Account assignment for the costs of external processing is performed on the cost object. In the SAP standard system, when you post the goods receipt for external processing, the account assignment object is debited for the process based on the net purchase order price. However, depending on the account assignment category, the goods receipt is valuated or non-valuated. For account assignment category F, the good receipt is valuated.
External Processing: Goods Receipt

You post the invoice receipt with reference to the purchase order receipt. You post any differences between the preliminary goods receipt value (net purchase order price) and invoice value to the account assignment object.
External Processing: Invoice Receipt

Price differences between the goods receipt and invoice receipt are also updated to the cost object.
External Procurement
With non-stock procurement, you procure components directly from an external vendor. The business process of procurement of non-stock material components is quite similar to that of external processing: purchase requisition, purchase order, goods receipt, and vendor invoice.
When you post the goods receipt for externally procured products, the consumption of the provided part is posted simultaneously to the account assignment object, such as the activity. You post the goods receipt for the non-stock component as an expense, and not to inventory accounts. The account assignment object is debited with the costs of externally procured materials. The costs are based on the net purchase order price.
You post the invoice from the vendor with reference to the purchase order or delivery.
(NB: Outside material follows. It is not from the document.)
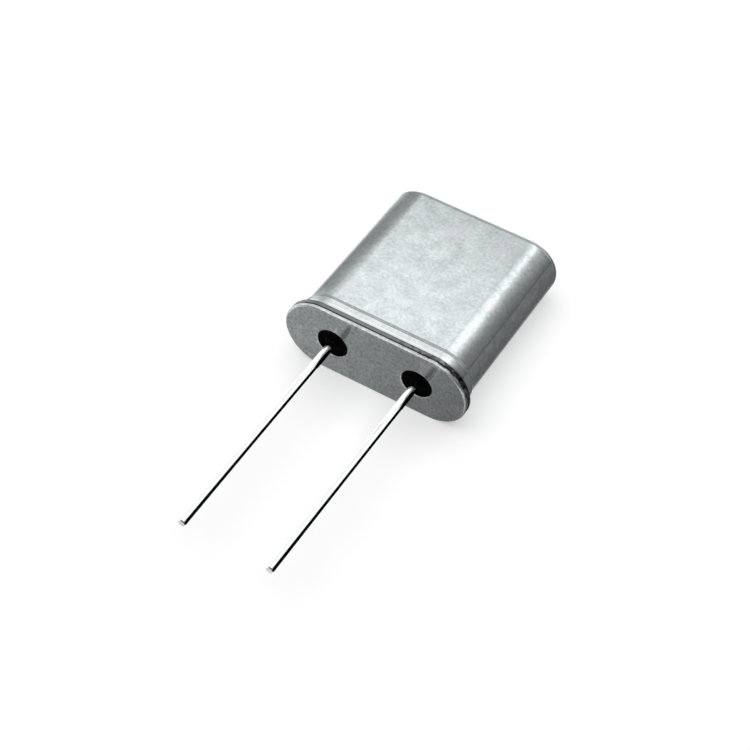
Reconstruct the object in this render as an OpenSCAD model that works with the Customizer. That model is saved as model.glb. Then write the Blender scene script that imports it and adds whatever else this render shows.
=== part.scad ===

You post any variance between the invoice value and purchase order value to the account assignment object.
The accounts for posting are selected using materials management automatic account determination.
Material Component Assignment
The following process examines a part of the forklift project that comprises the following:
Two WBS elements: F-120## and F-120##.3
Network activity 0080 (Production)
Assigned material component P-FL300; material component P-FL300 (chassis) is manufactured in-house
Components are assigned to activities in project F-120## using the BOM-PS interface.
Assembly Structure: MRP
Component P-FL300 is assigned to activity 0080. This component is produced in-house. During the BOM-PS transfer, the requirement for P-FL300 is assigned the stock type Project Stock.
When you execute MRP for the project, the BOM for P-FL300 is exploded and the demand is passed to components P-FL3A00, P-FL3B00, and P-FL3C00. These components are procured externally and inherit stock type Project Stock.
The individual/collective indicators for material include the following:
P-FL300 = 1
P-FL3A00 = ()
P-FL3B00 = ()
P-FL3C00 = ()
Purchasing Process

You determine plan costs for materials that are not managed as inventory using the purchasing information record or activity item. You can create an invoicing plan for a non-stock item.
Actual costs for non-stock components are debited to the activity (or network header, in the case of header assigned networks) at the time of the goods receipt. If a price variance occurs during invoice processing, the variance is posted to the activity.
You can enter non-stock components by referencing a material master or entering a descriptive text, unit of measure, and additional parameters for purchasing processing.
Stock Procurement Steps
Starting from the bottom, the system shows the purchasing and production processes involved in producing P-FL300 and the values in the production order, network, and WBS.
The process ends with the issue of P-FL300 from project stock and consumption by the network activity.
Purchasing Components
MRP for project F-120## plans all of the materials managed as project stock for F-120##. The costs under F-120## show the planned costs for P-FL300.
Material requirements planning results in purchase requisitions for materials P-FL3A00, P-FL3B00, and P-FL3C00 (in direct procurement, this also happens when there is no MRP).
Purchasing converts these requisitions to purchase orders for vendors. The report also shows a purchase order commitment.
Project Cost Element Report for Purchasing Components

This figure shows an example of a cost element report for a project.
If commitment accounting for the controlling area is active, the open purchase order items for the project are recorded as commitments.
Element 13300000 is a balance sheet account. All other elements are profit and loss accounts.
Goods Receipt for Purchase Order
Goods are received for purchase orders for components P-FL3A00, P-FL3B00, and P-FL3C00. The goods receipt increases the project stock for F-120##.
The goods receipt reduces the commitment by the amount of the purchase order value. The stock value is calculated due to the amount of standard costs (for standard price control) or purchase order value (for moving average price control). Differences between the receipt value and purchase order value are price differences that can be viewed as costs in WBS element F-120##, if you maintain account control accordingly.
In the report, the Stock column displays values for project stock (stock commitment). The Actual column displays the actual costs of project elements.
Project Cost Element Report for a Goods Receipt

This figure shows an example of a project cost element report.
If the balance sheet inventory account is created as a cost element (category 90), you can report project stock statistically for all goods movements of the project stock using value type 11. You use value type 11 to record a posting as a statistical actual value.
The project stock inventory value is dynamically determined based on the planned cost of the item. In this example, the purchase price was 3.780, but the stock value was determined as 3.880. The price variance of 100 was credited when the inventory was received.
Note
Element 13000000 is a balance sheet account. All other elements are profit and loss accounts.